Rwanda’s Nyungwe Forest National Park — 1,019 sq km of ancient montane forest in southwest Rwanda, one of the oldest and most diverse tropical forests in Africa (some forest sections estimated to be over 2,000 years old without significant disturbance, producing extraordinary biodiversity including 322 bird species and 13 primate species) — is the most biodiversity-rich protected area in Rwanda and the southern circuit’s counterpart to the gorilla-focused Volcanoes NP in the north. Nyungwe’s distinguishing features: the habituated chimpanzee communities (the Cyamudongo Forest section has a habituated community of approximately 30–35 individuals, and the main Nyungwe forest has several more communities at various stages of habituation), the Africa-first canopy walkway (a 90 m suspension bridge at 50 m above the forest floor providing a forest canopy perspective), and the enormous Angolan colobus monkey troop (over 300 individuals — the largest known colobus monkey troop on Earth). This guide covers Nyungwe for 2025.

Chimpanzee Trekking

Nyungwe Forest chimpanzee trekking permits: USD $75/person (through RDB — rdb.rw). Maximum 8 trekkers per group per day. The Cyamudongo Forest community (a separate forest fragment 25 km west of the main Nyungwe Forest, connected by a corridor) is the primary trekking community — fully habituated, 30–35 individuals, and located in a smaller forest fragment that concentrates the encounter. The Nyungwe main forest communities are at an earlier habituation stage and produce less reliable encounters than Cyamudongo. The Nyungwe chimp trek experience: longer walking distances through more challenging terrain than Uganda’s Kibale (Nyungwe’s steep-sided forest interior trails require 2–4 hours of uphill walking before the community is found), but the encounter in the ancient Nyungwe forest has a different character from Kibale’s more accessible forest — the canopy height (40–50 m) and the density of fruiting trees create a different ecological context for the chimp behaviour observed.

The Canopy Walkway

The Nyungwe canopy walkway (the Igishigishigi Trail, 3 km from the Uwinka Visitor Centre, 50-minute walk from the trailhead) is a suspension bridge system crossing three connected platforms in the mid-canopy at 50 m above the forest floor. The walkway (90 m in length on the central span, the longest suspended walkway in East Africa) was constructed to provide a mid-level vantage point in the forest canopy — previously accessible only to research climbers — where the forest bird and primate life of the canopy tier could be observed by visitors. Canopy walkway wildlife: the forest birds most commonly seen from the walkway (rather than from the dark forest floor below) include: Ruwenzori turaco (Tauraco johnstoni — a large, brilliantly coloured highland turaco), the Great blue turaco (Corythaeola cristata), and various sunbird species visiting the canopy flowering trees. The canopy height view (looking across the green forest canopy to the surrounding hills — the Congo basin visible as a haze beyond the western ridge) is the best landscape image in Nyungwe. Walkway access: USD $25/person (separate from park entry fee).

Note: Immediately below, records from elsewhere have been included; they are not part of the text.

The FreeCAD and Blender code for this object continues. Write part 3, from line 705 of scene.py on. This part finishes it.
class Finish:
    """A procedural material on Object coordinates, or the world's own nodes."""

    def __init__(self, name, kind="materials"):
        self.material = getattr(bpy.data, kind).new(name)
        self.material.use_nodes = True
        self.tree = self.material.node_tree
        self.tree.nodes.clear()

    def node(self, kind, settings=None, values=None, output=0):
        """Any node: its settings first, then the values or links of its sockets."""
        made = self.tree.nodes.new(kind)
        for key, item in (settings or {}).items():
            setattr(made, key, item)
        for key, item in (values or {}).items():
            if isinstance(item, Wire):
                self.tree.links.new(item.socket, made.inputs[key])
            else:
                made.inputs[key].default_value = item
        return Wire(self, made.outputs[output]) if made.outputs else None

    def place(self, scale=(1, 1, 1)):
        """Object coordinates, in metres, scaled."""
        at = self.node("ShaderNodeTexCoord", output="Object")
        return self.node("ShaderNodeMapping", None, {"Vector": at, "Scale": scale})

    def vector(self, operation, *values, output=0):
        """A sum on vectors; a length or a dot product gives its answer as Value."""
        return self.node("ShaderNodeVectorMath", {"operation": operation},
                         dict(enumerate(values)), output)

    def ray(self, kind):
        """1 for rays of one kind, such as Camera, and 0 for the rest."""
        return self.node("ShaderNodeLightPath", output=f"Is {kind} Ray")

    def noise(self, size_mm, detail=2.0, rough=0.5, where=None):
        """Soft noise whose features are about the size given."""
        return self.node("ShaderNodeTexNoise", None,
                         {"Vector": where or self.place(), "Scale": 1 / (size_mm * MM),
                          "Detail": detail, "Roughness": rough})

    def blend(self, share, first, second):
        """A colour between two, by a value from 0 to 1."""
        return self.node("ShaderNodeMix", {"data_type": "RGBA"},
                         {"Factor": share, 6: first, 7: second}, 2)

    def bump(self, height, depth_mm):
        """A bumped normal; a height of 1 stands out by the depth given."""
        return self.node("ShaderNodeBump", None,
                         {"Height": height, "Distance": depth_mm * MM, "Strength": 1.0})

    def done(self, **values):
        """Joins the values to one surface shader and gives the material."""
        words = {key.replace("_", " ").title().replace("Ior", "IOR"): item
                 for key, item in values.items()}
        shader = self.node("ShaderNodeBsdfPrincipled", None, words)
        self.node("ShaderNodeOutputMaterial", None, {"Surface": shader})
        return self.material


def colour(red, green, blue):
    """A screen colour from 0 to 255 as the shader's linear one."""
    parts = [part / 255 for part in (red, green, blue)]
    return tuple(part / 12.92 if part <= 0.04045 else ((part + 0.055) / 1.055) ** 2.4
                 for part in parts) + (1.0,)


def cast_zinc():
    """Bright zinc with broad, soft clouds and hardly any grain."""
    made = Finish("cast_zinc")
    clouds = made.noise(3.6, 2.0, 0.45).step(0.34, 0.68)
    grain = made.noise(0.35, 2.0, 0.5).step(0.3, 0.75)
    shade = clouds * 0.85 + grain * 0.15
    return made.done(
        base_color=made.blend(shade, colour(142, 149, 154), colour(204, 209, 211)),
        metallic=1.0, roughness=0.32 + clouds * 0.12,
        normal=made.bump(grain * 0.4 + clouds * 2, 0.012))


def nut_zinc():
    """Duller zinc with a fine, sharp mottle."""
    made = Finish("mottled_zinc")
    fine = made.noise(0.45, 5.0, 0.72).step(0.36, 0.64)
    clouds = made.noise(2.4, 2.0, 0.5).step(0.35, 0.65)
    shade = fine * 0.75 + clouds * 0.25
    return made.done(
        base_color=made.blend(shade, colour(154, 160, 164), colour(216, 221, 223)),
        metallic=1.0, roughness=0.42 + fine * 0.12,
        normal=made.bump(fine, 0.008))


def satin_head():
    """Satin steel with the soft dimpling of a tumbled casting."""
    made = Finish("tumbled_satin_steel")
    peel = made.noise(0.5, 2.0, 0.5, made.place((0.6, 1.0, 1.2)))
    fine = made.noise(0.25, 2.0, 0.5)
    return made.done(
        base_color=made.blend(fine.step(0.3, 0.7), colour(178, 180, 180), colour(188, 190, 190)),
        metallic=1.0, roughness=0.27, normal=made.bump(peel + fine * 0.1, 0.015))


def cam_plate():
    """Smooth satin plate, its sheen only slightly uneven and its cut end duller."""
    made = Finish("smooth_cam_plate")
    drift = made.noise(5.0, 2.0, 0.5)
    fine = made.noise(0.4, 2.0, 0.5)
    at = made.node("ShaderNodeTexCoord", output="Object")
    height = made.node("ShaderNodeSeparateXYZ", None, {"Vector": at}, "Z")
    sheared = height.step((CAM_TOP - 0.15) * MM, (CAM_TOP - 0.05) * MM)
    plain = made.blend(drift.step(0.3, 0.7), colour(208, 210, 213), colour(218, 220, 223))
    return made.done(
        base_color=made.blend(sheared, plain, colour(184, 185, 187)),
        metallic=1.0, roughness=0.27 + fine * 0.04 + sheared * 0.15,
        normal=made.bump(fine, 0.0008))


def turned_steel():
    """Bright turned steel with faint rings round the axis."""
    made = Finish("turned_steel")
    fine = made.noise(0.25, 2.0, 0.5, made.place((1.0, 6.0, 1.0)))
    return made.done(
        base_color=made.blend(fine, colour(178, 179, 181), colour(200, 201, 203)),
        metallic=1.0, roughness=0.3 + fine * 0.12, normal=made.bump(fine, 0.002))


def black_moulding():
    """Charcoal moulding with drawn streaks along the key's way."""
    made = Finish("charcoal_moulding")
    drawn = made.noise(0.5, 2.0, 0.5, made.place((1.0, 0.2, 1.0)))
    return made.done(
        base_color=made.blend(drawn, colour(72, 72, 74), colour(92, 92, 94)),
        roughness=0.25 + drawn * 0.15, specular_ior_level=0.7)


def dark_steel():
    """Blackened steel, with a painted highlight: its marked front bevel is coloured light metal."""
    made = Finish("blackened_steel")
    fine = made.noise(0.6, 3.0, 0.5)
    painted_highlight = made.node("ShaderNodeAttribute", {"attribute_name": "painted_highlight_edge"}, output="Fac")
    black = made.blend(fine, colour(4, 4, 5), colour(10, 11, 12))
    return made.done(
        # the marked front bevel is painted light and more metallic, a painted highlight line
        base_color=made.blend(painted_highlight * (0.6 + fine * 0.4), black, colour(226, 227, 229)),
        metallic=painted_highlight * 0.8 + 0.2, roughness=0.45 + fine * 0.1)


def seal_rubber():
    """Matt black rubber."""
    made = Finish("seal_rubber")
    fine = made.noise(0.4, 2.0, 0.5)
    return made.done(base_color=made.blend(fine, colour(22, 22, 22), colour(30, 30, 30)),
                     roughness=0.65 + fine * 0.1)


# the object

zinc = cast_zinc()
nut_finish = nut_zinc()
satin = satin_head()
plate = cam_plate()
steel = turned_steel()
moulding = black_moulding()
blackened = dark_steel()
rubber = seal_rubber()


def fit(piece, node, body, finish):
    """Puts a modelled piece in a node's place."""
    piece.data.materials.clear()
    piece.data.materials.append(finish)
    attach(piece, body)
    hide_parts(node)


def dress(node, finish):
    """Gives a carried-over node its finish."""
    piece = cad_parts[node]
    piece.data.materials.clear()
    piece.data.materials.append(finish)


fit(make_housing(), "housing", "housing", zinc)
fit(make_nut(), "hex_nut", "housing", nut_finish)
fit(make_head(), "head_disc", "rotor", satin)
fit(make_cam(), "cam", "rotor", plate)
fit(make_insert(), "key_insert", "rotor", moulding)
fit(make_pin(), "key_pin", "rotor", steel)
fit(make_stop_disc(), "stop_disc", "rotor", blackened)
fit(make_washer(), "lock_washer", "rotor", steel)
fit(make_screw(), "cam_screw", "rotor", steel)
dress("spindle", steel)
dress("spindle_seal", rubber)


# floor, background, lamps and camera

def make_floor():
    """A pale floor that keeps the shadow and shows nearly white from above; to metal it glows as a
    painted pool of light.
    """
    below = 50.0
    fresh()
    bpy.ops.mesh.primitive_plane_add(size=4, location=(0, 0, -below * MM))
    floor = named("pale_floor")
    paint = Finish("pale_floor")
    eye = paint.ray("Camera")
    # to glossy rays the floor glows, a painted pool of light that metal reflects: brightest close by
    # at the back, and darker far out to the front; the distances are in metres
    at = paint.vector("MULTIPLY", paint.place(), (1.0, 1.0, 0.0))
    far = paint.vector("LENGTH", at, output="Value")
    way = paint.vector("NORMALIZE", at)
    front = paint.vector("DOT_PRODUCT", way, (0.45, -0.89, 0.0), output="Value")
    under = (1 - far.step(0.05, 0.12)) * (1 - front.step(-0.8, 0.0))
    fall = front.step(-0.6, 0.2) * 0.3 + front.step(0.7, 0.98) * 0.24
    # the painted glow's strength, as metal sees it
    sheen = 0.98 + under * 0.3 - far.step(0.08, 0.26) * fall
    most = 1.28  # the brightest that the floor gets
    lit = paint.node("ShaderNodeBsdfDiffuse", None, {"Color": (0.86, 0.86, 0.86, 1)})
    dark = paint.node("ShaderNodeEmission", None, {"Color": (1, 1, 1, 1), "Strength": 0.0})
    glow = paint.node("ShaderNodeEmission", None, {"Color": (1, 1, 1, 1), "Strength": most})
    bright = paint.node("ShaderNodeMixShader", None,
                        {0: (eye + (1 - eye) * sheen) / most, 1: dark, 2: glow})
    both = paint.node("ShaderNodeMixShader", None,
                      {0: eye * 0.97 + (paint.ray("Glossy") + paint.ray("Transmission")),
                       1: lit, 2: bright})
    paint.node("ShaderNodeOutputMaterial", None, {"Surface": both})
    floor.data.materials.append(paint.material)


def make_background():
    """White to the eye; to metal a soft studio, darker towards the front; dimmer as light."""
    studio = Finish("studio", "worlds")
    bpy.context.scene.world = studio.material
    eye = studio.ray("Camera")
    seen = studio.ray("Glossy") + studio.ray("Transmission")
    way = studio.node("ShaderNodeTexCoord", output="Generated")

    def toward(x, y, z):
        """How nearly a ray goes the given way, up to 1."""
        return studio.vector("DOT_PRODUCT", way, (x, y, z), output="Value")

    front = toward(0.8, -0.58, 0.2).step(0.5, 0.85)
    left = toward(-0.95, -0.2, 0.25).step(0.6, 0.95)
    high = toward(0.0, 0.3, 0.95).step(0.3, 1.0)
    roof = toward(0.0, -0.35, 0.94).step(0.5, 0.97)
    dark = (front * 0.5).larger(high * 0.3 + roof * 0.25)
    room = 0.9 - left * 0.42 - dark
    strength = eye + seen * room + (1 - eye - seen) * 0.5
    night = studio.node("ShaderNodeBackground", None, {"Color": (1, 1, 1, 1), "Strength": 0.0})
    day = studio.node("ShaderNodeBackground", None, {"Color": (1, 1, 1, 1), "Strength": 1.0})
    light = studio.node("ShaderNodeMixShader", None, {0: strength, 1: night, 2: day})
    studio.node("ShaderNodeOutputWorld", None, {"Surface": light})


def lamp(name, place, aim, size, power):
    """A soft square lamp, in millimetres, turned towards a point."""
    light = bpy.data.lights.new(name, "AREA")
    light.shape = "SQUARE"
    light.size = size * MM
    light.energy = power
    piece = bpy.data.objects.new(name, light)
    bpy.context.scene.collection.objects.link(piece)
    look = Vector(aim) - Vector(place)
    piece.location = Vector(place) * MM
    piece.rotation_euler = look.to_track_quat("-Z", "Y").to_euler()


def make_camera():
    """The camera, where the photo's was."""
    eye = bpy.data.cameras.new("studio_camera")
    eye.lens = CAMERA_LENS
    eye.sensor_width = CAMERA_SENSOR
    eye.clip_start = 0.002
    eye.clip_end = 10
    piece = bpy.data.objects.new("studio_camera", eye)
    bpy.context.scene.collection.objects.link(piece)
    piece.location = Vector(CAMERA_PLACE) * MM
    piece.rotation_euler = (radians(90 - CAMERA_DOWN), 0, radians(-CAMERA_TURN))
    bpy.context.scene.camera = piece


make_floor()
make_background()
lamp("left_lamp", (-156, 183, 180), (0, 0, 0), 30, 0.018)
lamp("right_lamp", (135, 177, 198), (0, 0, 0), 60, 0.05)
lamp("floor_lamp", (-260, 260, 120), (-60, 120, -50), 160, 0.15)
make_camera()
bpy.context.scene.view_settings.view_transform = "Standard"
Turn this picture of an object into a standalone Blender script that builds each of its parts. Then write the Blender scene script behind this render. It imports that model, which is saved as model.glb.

Access and Accommodation 2025

  • Park entry: RWF 30,000/person/day (approximately USD $23)
  • Distance from Kigali: 225 km (3.5–4 hours via Huye/Butare and the lakeside road)
  • One&Only Nyungwe House: USD $700–1,000/night per person all-inclusive. Rwanda’s most luxurious forest lodge, on a working tea estate adjacent to the park, private pool suite option.
  • Nyungwe Top View Hill Hotel: USD $100–150/night. Mid-range option at the park boundary.
  • Uwinka Campsite (RDB): USD $30–50/night. Basic accommodation at the park’s visitor centre, the budget option for independent travellers.